LUPE is the same nonprofit co-founded by civil rights activists and farmworker champions César Chávez and Dolores Huerta. Earlier this month, it issued a counter disaster declaration to Abbott’s original declaration.
“Today was to send a message not only to Gov. Abbott but to our judge and our commissioners who represent a large immigrant community — one of the largest immigrant communities in Texas — to not cooperate with Gov. Abbott’s anti-immigration policy of family separation,” Diaz told Border Report after several people spoke during a public forum session held before the full court.
“We feel Abbott senses our immigrant identity as a threat politically or otherwise and we want to make sure our county judge and commissioners draw the line,” Diaz said.
So far, Cortez has issued no such disaster declaration, nor has he asked Hidalgo County Commissioners to back such a plan.
And migrant advocates point out that Abbott’s border security plan hinges on local governments going along with his proposals.
On Thursday evening, immediately after the governor announced his sweeping eight-point border security plan during a Border Security Summit that he convened in Del Rio, Cortez told Border Report that he has no intention of declaring a local disaster give the current situation.
After consulting with the sheriff and district attorney, Cortez said he received no reports of property damage increases in the region, or other crimes that would warrant such a declaration that the governor is requesting.
“I asked the law enforcement people and they told me there was no emergency.

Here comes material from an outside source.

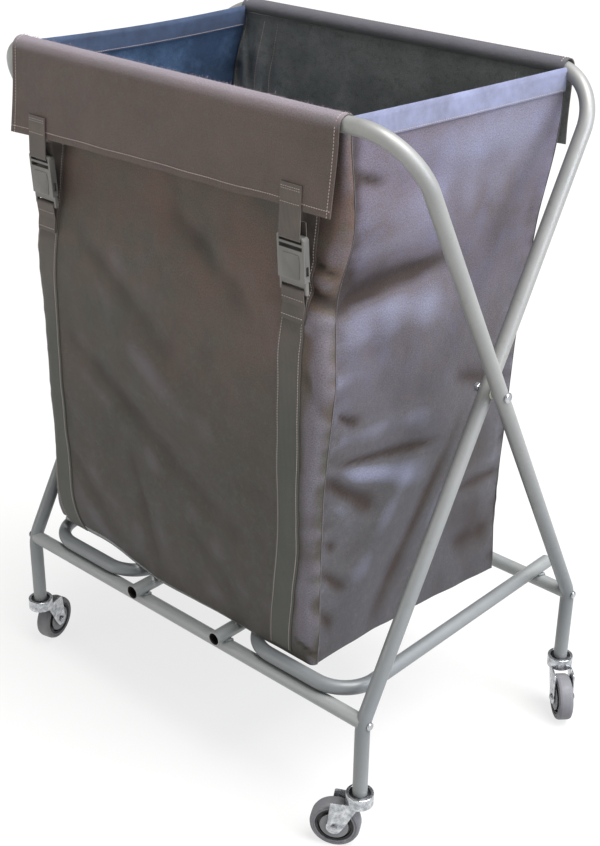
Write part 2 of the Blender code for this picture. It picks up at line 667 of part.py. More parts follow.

So on the basis of that information, I didn’t think we had an emergency,” Cortez told Border Report.
He admitted being frustrated on Thursday and feeling pressured from Austin to change his mind in order for the county to be eligible for federal and state resources.
“Now, here today, we’re basically saying, ‘you either join the club or don’t join the club,’ and if you don’t, then you don’t qualify for being reimbursed for expenses. So damned if you do, damned if you don’t,” Cortez told Border Report.
On Tuesday, Cortez made no formal statement on the matter despite several migrant advocates going before the court and asking he hold firm against Abbott’s requests.
At least 18 of the 34 counties have signed local disaster declarations, including rural Zapata County in South Texas, which signed on Monday.
Zapata County Judge Joe Rathmell told Border Report that he issued the local disaster declaration in order for his rural county of 15,000 residents to be eligible to receive more state and federal resources for law enforcement.
“The overall frustration from the governor is pretty clear on how the federal government is handling this crisis. I do agree to some extent that the federal government has failed our communities to protect our residents from overwhelming numbers of illegals coming into our areas,” Rathmell told Border Report.
“This will allow us the ability to access funds from the federal government and from the state. Gov. Abbott has allocated a billion dollars for border security from the Texas state budget and in order to access those funds, counties must issue disaster declarations, which I have done,” Rathmell told Zapata County commissioners on Monday.
He was backed by the full Zapata County Commissioners Court, which extended his disaster declaration to run concurrently with the governor’s declaration, which was issued on May 31.
‘Justicia ahora’
While Zapata County voted for Trump in the last presidential election, Hidalgo County, which is majority Democratic, did not. And in Hidalgo County on Tuesday, tension was high as members of LUPE joined with other migrant advocates from ARISE Adelante and the Texas Civil Rights Project to oppose Abbott’s plans.
Outside the courthouse annex, several dozen members held signs reading: “STOP Dehumanizing Migrants,” and “Richard Cortez will you really sign off on billions for racist dog-whistling ‘border security?'”
“Today is a new day and you can stand in active opposition and you can continue forward by fighting back against everything that Gov. Abbott is trying to do,” Roberto Lopez, racial and economic justice outreach coordinator of the Texas Civil Rights Project told commissioners.
“What do we want? Justicia (justice). When do we want it? Ahora (now),” they chanted in Spanish, vowing to “fight” Abbott’s plans, saying sí se puede (yes we can).